Los tres textos revelan la ternura de Dios que se inclina hacia la humanidad, la cuida y la alimenta, lo que es la manifestación más pura de sí mismo, es decir, del Amor. Ahora es necesario hacernos dos preguntas. Primero, ¿qué alimentos nos ofrece Dios? Si bien son múltiples y variados, todos derivan de dicho amor: la esperanza, la alegría, la justicia, la misericordia, la ternura, la paz, la fe, la empatía, la comunión, entre muchos otros. Segundo, ¿dónde encontrar el alimento que nos regala? En primer lugar, en la eucaristía. Dios se nos da a sí mismo con su cuerpo y con su sangre, pero también lo hace a través de su Palabra y la comunidad que Él ha establecido entre nosotros. En síntesis, todo lo que une al Amor de Dios es alimento para nosotros. Nuestra misión actual es descubrir en qué otros lugares, personas o situaciones, podemos encontrarlo.
Hoy, más que analizar si podemos pensar en Dios como madre o como padre, lo que se busca es ofrecer la posibilidad de establecer una relación viva con Él, reconociéndonos necesitados del alimento de su gracia. Aceptar que nos nutra, como una madre lo hace con su hijo o hija, nos permitirá construir nuevos e inesperados vínculos de amor.
¿Cuál es esa verdadera humanidad a la que Dios me llama? ¿En qué signos de mi vida diaria descubro la presencia maternal de Dios?
La diversidad de nuestras experiencias simplemente enriquecerá la relación con Dios. La fe nos llama a pensar, soñar o imaginar a un Dios sin etiquetas, encontrándolo en lo más propio de su ser: el ser Amor. Dejemos que la gracia del Espíritu Santo nos permita explorar la maternidad de la divinidad y del Dios Trino, especialmente cuando sabemos que, en la particularidad de lo femenino, como dice Stein, está contenida la elevada y maravillosa tarea de desarrollar la verdadera humanidad (cf. El valor específico de la mujer).

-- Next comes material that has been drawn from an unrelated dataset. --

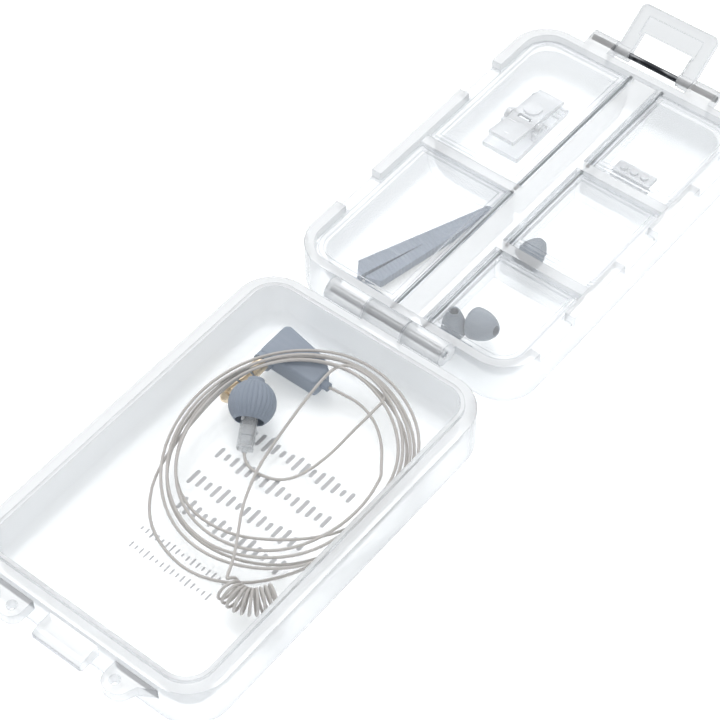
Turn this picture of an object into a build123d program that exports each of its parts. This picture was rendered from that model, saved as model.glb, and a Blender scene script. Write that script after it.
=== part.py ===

Si la verdadera humanidad aspira a amar del mismo modo en que Dios lo hace, y permite configurarnos a partir de Él, es bueno preguntarse en primera persona: ¿Cuál es esa verdadera humanidad a la que Dios me llama? ¿En qué signos de mi vida diaria descubro la presencia maternal de Dios? ¿Qué debo hacer para convertirme en alimento de amor para los demás? Y por último, ¿qué aspectos de esta maternidad divina necesita nuestra sociedad, para ser mejor y más feliz?
Con todo lo anterior, reiteramos la invitación a dejarnos alimentar por Dios, tal como una madre alimenta a sus hijos e hijas. Probablemente el solo ejercicio de abrirnos a ello y a aprender de esa maternidad, sin prejuicios, es algo desafiante, pero seguro vale la pena intentarlo.